> The task: All lines in the data bearing the string "piece" should be identified and copied.

+ + + + + + +

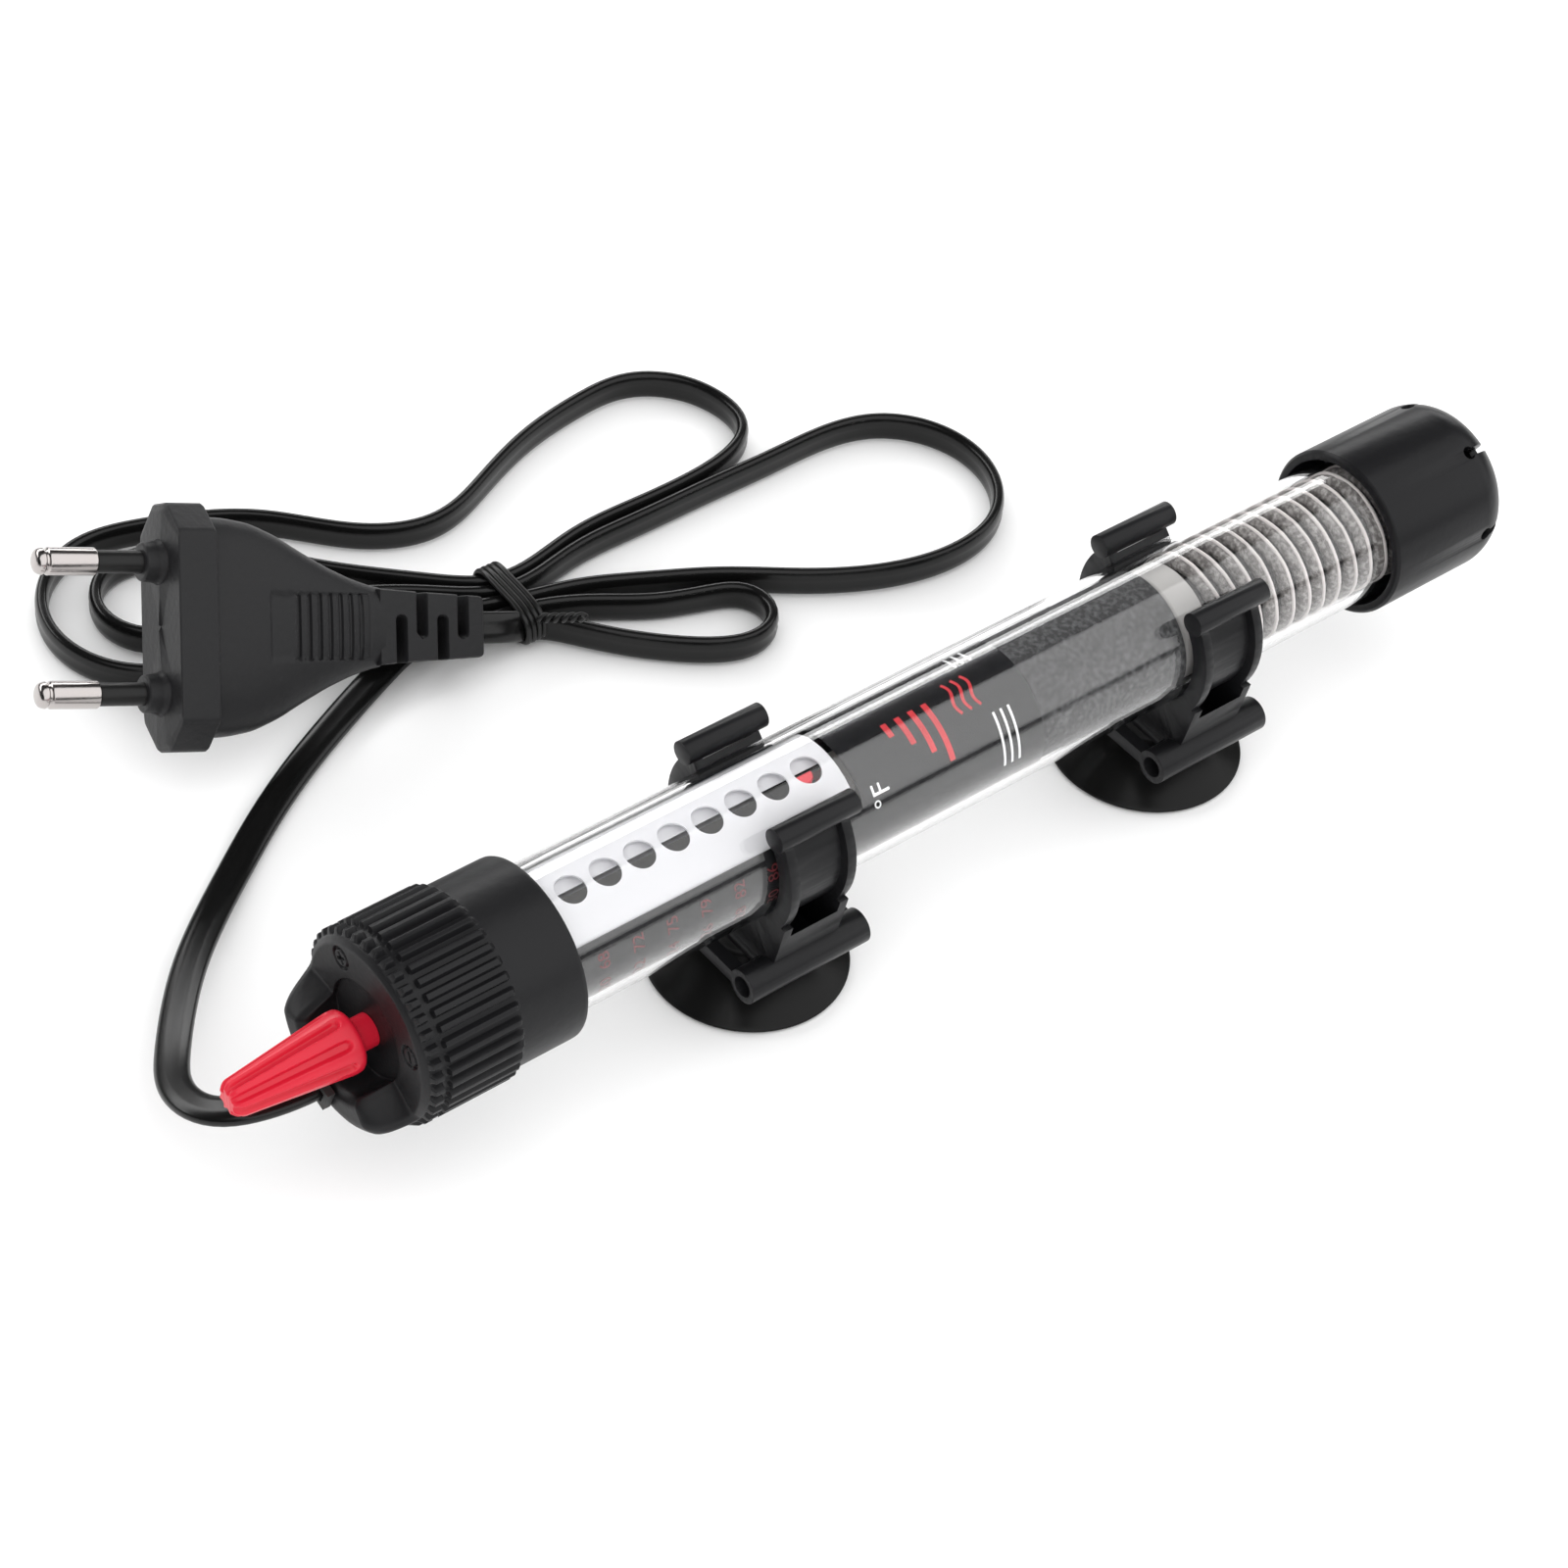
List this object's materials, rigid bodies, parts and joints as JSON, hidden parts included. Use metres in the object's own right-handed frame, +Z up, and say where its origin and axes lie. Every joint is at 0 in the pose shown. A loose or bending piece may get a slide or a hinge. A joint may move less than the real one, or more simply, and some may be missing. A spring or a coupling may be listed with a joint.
{
  "type": "submersible aquarium heater",
  "caption": "Glass-tube aquarium heater with a red setting knob, ribbed cap, vented end guard, suction clips and a flat mains cord tied in loops that ends in a round-pin plug.",
  "frame": {"origin": "centre of the front suction cup's face, on the plane that both cups sit on", "axes": "+X along the heater from the cap to the end guard, +Z up from the suction cups, +Y towards the side where the cord is laid"},
  "size_m": [0.2216, 0.1362, 0.0397],
  "materials": {
    "cap_black": "satin moulded black",
    "guard_black": "satin moulded black",
    "clip_black": "satin moulded black",
    "cup_rubber": "soft dull black",
    "knob_red": "glossy moulded red",
    "pointer_red": "satin moulded red",
    "clear_glass": "polished borosilicate",
    "print_film": "black printed film",
    "scale_white": "white moulded",
    "sleeve_grey": "dark grey heat shield",
    "seal_rubber": "dull nitrile",
    "bung_rubber": "dull silicone",
    "screw_plastic": "natural acetal",
    "board_brown": "laminated board",
    "spring_steel": "rolled strip",
    "contact_silver": "silver plated",
    "terminal_brass": "plain brass",
    "magnet_dark": "ground ferrite",
    "lamp_glass": "small neon lamp",
    "resistor_tan": "lacquered",
    "wire_insulation": "insulated conductor",
    "core_ceramic": "unglazed steatite",
    "coil_fibre": "woven glass-fibre sleeving",
    "mica": "split mica",
    "cord_black": "glossy flexible sheath",
    "plug_black": "satin moulded black",
    "sleeve_black": "moulded pin sleeve",
    "pin_nickel": "nickel-plated brass",
    "tie_black": "covered wire"
  },
  "bodies": {
    "heater": {"head_cap": "cap_black", "knob_seal_ring": "seal_rubber", "sealing_bung": "bung_rubber", "tube_seal_ring": "seal_rubber", "cord_grommet": "seal_rubber", "glass_tube": "clear_glass", "label_film": "print_film", "scale_sleeve": "scale_white", "insulating_sleeve": "sleeve_grey", "thermostat_board": "board_brown", "screw_bearing": "screw_plastic", "blade_bracket": "terminal_brass", "fixed_contact": "contact_silver", "snap_magnet": "magnet_dark", "neon_lamp": "lamp_glass", "series_resistor": "resistor_tan", "terminal_rivets": "terminal_brass", "lead_wires": "wire_insulation", "ceramic_core": "core_ceramic", "heating_coil": "coil_fibre", "coil_leads": "spring_steel", "end_spacer": "mica", "end_guard": "guard_black", "mains_cord": "cord_black", "cord_tie": "tie_black", "plug_body": "plug_black", "plug_pins": "pin_nickel", "pin_sleeves": "sleeve_black"},
    "adjuster": {"temperature_knob": "knob_red", "lead_screw": "screw_plastic"},
    "pointer": {"pointer_carriage": "pointer_red", "setting_ramp": "pointer_red"},
    "contact_arm": {"bimetal_strip": "spring_steel", "moving_contact": "contact_silver", "armature": "spring_steel"},
    "front_clip_body": {"front_clip": "clip_black"},
    "rear_clip_body": {"rear_clip": "clip_black"},
    "front_cup_body": {"front_suction_cup": "cup_rubber"},
    "rear_cup_body": {"rear_suction_cup": "cup_rubber"}
  },
  "joints": [
    {"name": "knob_turn", "type": "hinge", "parent": "heater", "child": "adjuster", "pos_m": [-0.0673, 0, 0.0256], "axis": [1, 0, 0], "range_deg": [0, 1186]},
    {"name": "pointer_slide", "type": "slide", "parent": "heater", "child": "pointer", "axis": [1, 0, 0], "range_m": [-0.0395, 0]},
    {"name": "contact_flex", "type": "hinge", "parent": "heater", "child": "contact_arm", "pos_m": [0.022, 0, 0.0252], "axis": [0, -1, 0], "range_deg": [0, 2], "stiffness_Nm_per_rad": 0.005},
    {"name": "front_clip_slide", "type": "slide", "parent": "heater", "child": "front_clip_body", "axis": [1, 0, 0], "range_m": [-0.02, 0.022]},
    {"name": "rear_clip_slide", "type": "slide", "parent": "heater", "child": "rear_clip_body", "axis": [1, 0, 0], "range_m": [-0.022, 0.018]},
    {"name": "front_cup_swivel", "type": "hinge", "parent": "front_clip_body", "child": "front_cup_body", "pos_m": [0, 0, 0], "axis": [0, 0, 1], "continuous": true},
    {"name": "rear_cup_swivel", "type": "hinge", "parent": "rear_clip_body", "child": "rear_cup_body", "pos_m": [0.076, 0, 0], "axis": [0, 0, 1], "continuous": true}
  ],
  "couplings": [
    {"joint": "knob_turn", "follows": "pointer_slide", "rad_per_m": -523.6}
  ]
}
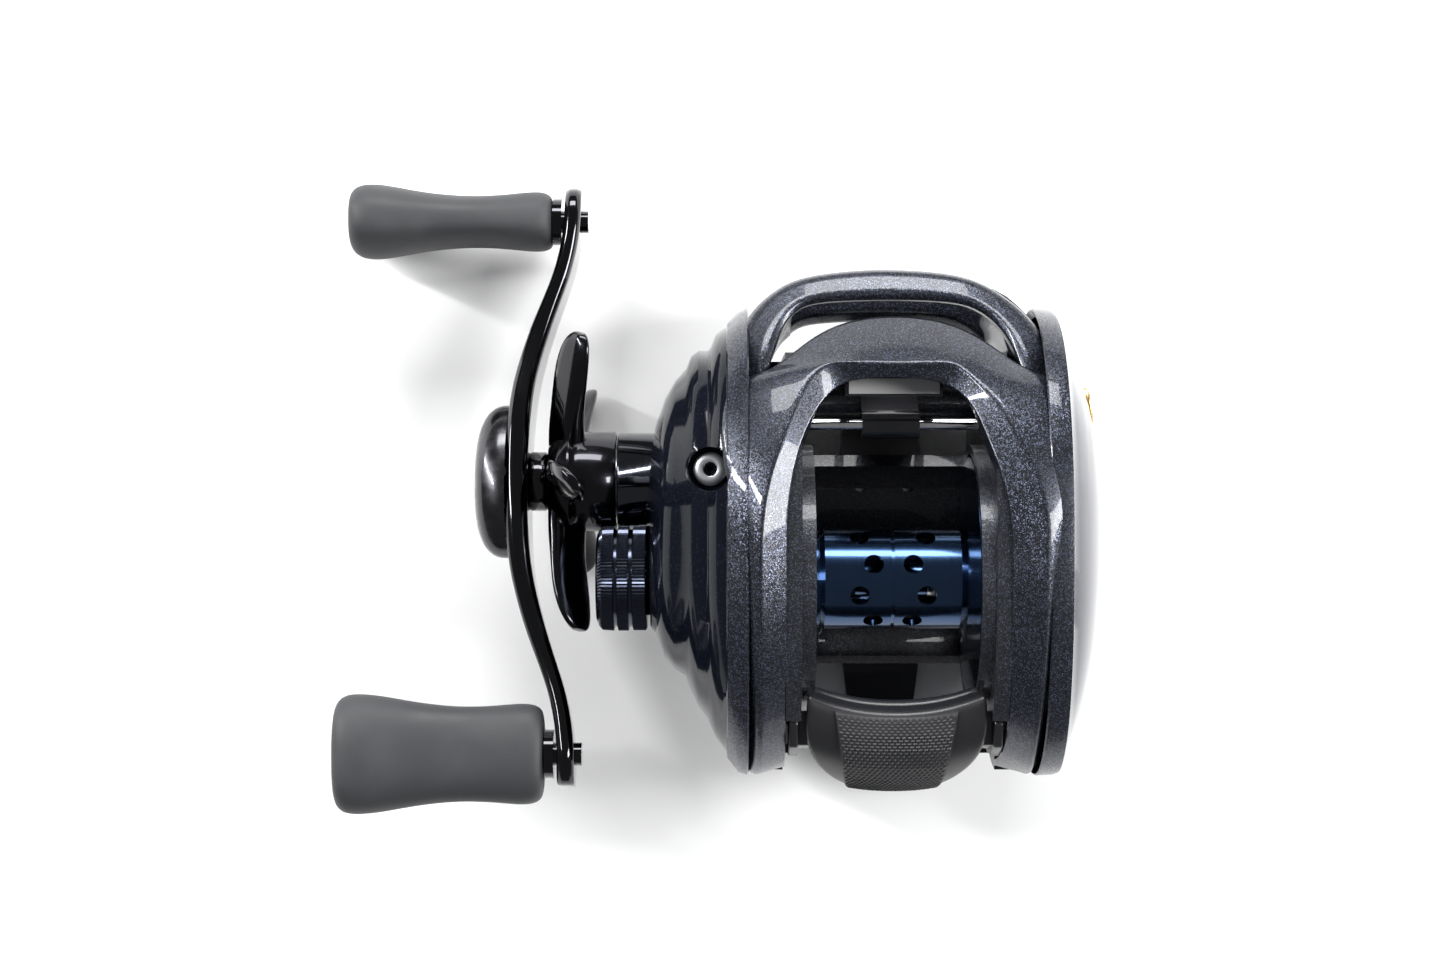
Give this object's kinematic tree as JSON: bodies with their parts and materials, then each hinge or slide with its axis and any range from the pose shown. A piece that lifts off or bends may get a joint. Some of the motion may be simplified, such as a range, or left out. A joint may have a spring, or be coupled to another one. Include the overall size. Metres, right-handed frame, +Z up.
{
  "type": "baitcasting reel",
  "caption": "Low-profile baitcasting fishing reel with a left-hand double crank, star drag, thumb bar, level wind, bored spool and a brake dial, on a reel foot.",
  "frame": {"origin": "centre of the reel foot's underside, where the reel seat of a rod holds it", "axes": "+Z up from the foot, +Y towards the rod tip, +X to the palm side, away from the crank"},
  "size_m": [0.1076, 0.0895, 0.0456],
  "materials": {
    "frame_paint": "dark gunmetal flake paint",
    "foot_metal": "satin black",
    "screw_steel": "plated",
    "flake_paint": "dark gunmetal flake paint, clear coat",
    "gear_cover_gloss": "gloss navy black",
    "palm_cover_gloss": "gloss dark blue black",
    "inner_black": "moulded",
    "magnet": "nickel plated",
    "bearing_steel": "ground",
    "gold_dial": "satin gold, knurled",
    "spring_steel": "drawn",
    "spool_blue": "gloss blue anodised",
    "shaft_steel": "ground",
    "rotor_alloy": "machined",
    "pinion_brass": "cut brass",
    "plate_steel": "stamped",
    "thumb_black": "satin black",
    "thumb_rubber": "textured",
    "gear_plastic": "moulded",
    "gear_brass": "cut brass",
    "drag_felt": "carbon weave",
    "star_black": "gloss black anodised",
    "tension_blue": "gloss blue black anodised",
    "arm_black": "gloss black",
    "nut_cover_black": "satin black",
    "bar_chrome": "polished",
    "guide_black": "gloss black",
    "label_plate": "bare light grey",
    "knob_rubber": "soft touch dark grey",
    "knob_cap": "black"
  },
  "bodies": {
    "reel_body": {"frame": "frame_paint", "reel_foot": "foot_metal", "foot_screws": "screw_steel", "top_cover": "flake_paint", "front_hood": "flake_paint", "gear_side_cover": "gear_cover_gloss", "gear_cover_screws": "screw_steel", "drive_shaft_bearings": "bearing_steel", "roller_clutch": "bearing_steel", "spool_bearing_gear": "bearing_steel", "pinion_bearing": "bearing_steel", "yoke_springs": "spring_steel", "guide_bar": "bar_chrome", "worm_bushes": "gear_plastic"},
    "palm_side": {"palm_side_cover": "palm_cover_gloss", "brake_housing": "inner_black", "housing_screws": "screw_steel", "outer_magnet_ring": "magnet", "inner_magnet_ring": "magnet", "spool_bearing_palm": "bearing_steel"},
    "brake_dial": {"brake_dial": "gold_dial", "brake_dial_clip": "spring_steel"},
    "spool": {"spool": "spool_blue", "spool_shaft": "shaft_steel", "spool_pin": "shaft_steel", "brake_rotor": "rotor_alloy"},
    "pinion": {"pinion": "pinion_brass"},
    "clutch_yoke": {"clutch_yoke": "inner_black"},
    "thumb_bar": {"thumb_bar": "thumb_black", "thumb_pad": "thumb_rubber", "clutch_plate": "plate_steel"},
    "handle": {"drive_shaft": "shaft_steel", "ratchet": "plate_steel", "worm_drive_gear": "gear_plastic", "main_gear": "gear_brass", "drag_washers": "drag_felt", "pressure_plate": "plate_steel", "clutch_sleeve": "shaft_steel", "drag_spring_washers": "spring_steel", "handle_arm": "arm_black", "handle_nut": "shaft_steel", "nut_cover": "nut_cover_black", "nut_cover_screw": "screw_steel", "knob_posts": "shaft_steel", "knob_screws": "screw_steel"},
    "star_drag": {"star_drag": "star_black"},
    "worm": {"worm_shaft": "shaft_steel", "worm_gear": "gear_plastic"},
    "line_guide": {"line_guide": "guide_black", "guide_label_plate": "label_plate", "pawl": "gear_brass", "pawl_cap": "gear_brass"},
    "tension_knob": {"tension_knob": "tension_blue", "tension_spacer": "gear_plastic"},
    "knob_front": {"knob_front": "knob_rubber", "knob_bearings_front": "bearing_steel", "knob_cap_front": "knob_cap"},
    "knob_rear": {"knob_rear": "knob_rubber", "knob_bearings_rear": "bearing_steel", "knob_cap_rear": "knob_cap"}
  },
  "joints": [
    {"name": "handle_crank", "type": "hinge", "parent": "reel_body", "child": "handle", "pos_m": [-0.03, 0.0095, 0.0186], "axis": [1, 0, 0], "continuous": true},
    {"name": "star_drag_turn", "type": "hinge", "parent": "handle", "child": "star_drag", "pos_m": [-0.043, 0.0095, 0.0186], "axis": [1, 0, 0], "range_deg": [-180, 180]},
    {"name": "knob_front_spin", "type": "hinge", "parent": "handle", "child": "knob_front", "pos_m": [-0.06, 0.04731, 0.00987], "axis": [1, 0, 0], "continuous": true},
    {"name": "knob_rear_spin", "type": "hinge", "parent": "handle", "child": "knob_rear", "pos_m": [-0.06, -0.02831, 0.02733], "axis": [1, 0, 0], "continuous": true},
    {"name": "spool_spin", "type": "hinge", "parent": "reel_body", "child": "spool", "pos_m": [0, -0.004, 0.0244], "axis": [1, 0, 0], "continuous": true},
    {"name": "clutch_slide", "type": "slide", "parent": "reel_body", "child": "clutch_yoke", "axis": [-1, 0, 0], "range_m": [0, 0.0016]},
    {"name": "pinion_spin", "type": "hinge", "parent": "clutch_yoke", "child": "pinion", "pos_m": [-0.023, -0.004, 0.0244], "axis": [1, 0, 0], "continuous": true},
    {"name": "thumb_bar_press", "type": "slide", "parent": "reel_body", "child": "thumb_bar", "axis": [0, -0.5, -0.866], "range_m": [0, 0.0045]},
    {"name": "worm_spin", "type": "hinge", "parent": "reel_body", "child": "worm", "pos_m": [0, 0.0216, 0.017], "axis": [1, 0, 0], "continuous": true},
    {"name": "line_guide_travel", "type": "slide", "parent": "reel_body", "child": "line_guide", "axis": [1, 0, 0], "range_m": [-0.006, 0.006]},
    {"name": "tension_knob_turn", "type": "hinge", "parent": "reel_body", "child": "tension_knob", "pos_m": [-0.037, -0.004, 0.0244], "axis": [1, 0, 0], "range_deg": [-360, 360]},
    {"name": "palm_side_off", "type": "slide", "parent": "reel_body", "child": "palm_side", "axis": [1, 0, 0], "range_m": [0, 0.016]},
    {"name": "brake_dial_turn", "type": "hinge", "parent": "palm_side", "child": "brake_dial", "pos_m": [0.027, 0.0161, 0.022], "axis": [1, 0, 0], "range_deg": [0, 270]}
  ],
  "couplings": [
    {"joint": "spool_spin", "follows": "handle_crank", "ratio": -6.3333},
    {"joint": "pinion_spin", "follows": "handle_crank", "ratio": -6.3333},
    {"joint": "worm_spin", "follows": "handle_crank", "ratio": -1.2},
    {"joint": "clutch_slide", "follows": "thumb_bar_press", "ratio": 0.35556}
  ]
}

+ + + + + + +

> Written reply:
List this object's materials, rigid bodies, parts and joints as JSON, hidden parts included. Use metres in the object's own right-handed frame, +Z up, and say where its origin and axes lie. Every joint is at 0 in the pose shown. A loose or bending piece may get a slide or a hinge. A joint may move less than the real one, or more simply, and some may be missing. A spring or a coupling may be listed with a joint.
Give this object's kinematic tree as JSON: bodies with their parts and materials, then each hinge or slide with its axis and any range from the pose shown. A piece that lifts off or bends may get a joint. Some of the motion may be simplified, such as a range, or left out. A joint may have a spring, or be coupled to another one. Include the overall size. Metres, right-handed frame, +Z up.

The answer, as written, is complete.